I personally enjoyed the poem. This is because it highlights on one of life’s mystical realities. When one is a child, one does not consider the beauty that surrounds him or appreciate the innocence of life. It is only after one has become older that one starts reminiscing on the so-called good old days. The speaker begins by highlighting the beautiful thoughts and memories of her childhood. She later negates from this fact as says that childhood is not so glorious after all but has some instances of grief.

Knowing the biographical information of the author will enable one to deduce the central concerns of the poem. Literature is the mirror of the society and helps to highlight the social concerns of the society at the time the literary works are written. Writers tend to focus on the social and economic issues that the society is facing and incorporate this in their works as a way of passing information.

Historical information about the poem will provide useful context for interpretation because it gives useful background information on the underlying issues at hand when the literary work was being crated. The poem will usually reflect on the current issues at hand. It will also be based on the context that precedes that time that it is created.

Societies have several aspects that are similar regardless of the time and place.
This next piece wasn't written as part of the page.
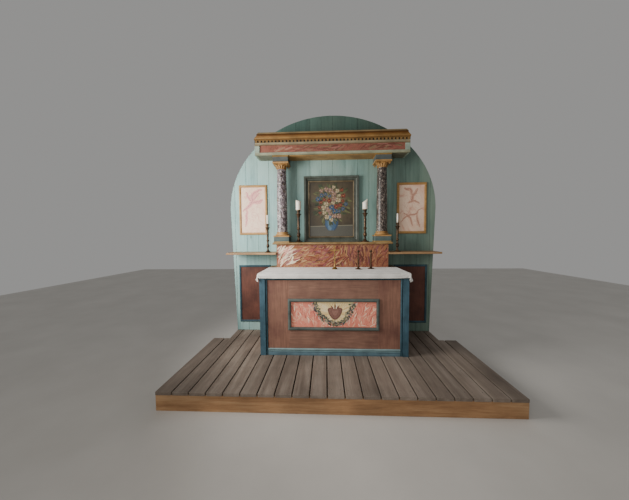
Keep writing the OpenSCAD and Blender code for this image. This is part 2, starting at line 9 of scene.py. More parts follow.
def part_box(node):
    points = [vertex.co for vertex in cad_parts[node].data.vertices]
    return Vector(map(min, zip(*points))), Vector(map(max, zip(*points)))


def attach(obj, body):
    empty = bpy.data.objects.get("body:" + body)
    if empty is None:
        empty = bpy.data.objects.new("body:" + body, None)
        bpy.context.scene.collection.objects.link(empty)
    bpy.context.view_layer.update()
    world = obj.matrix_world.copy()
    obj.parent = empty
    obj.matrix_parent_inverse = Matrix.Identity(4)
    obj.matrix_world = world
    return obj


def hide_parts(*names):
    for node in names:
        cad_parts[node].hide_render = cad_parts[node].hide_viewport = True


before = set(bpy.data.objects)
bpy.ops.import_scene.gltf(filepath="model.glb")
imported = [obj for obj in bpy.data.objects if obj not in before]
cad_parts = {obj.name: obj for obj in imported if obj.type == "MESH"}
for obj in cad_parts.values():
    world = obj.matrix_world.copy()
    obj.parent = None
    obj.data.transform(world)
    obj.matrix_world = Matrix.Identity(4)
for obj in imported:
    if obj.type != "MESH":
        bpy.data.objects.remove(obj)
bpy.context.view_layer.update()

My innocent experiences as a child have also influenced the way I interpret the poem. As a child, one tends to be more concerned with nature and play, but these changes later on and one is more concerned with more pressing economical and financial matters. This is evident in the way speaker only reminisces on images of the natural world in her childhood memories.


Works Cited

Chitham, Edward. A Life of Anne Brontë. Oxford, UK: B. Blackwell, 1991. Print.

Langland, Elizabeth. Anne Brontë: The Other One. Totowa, N.J: Barnes & Noble, 1989. Print.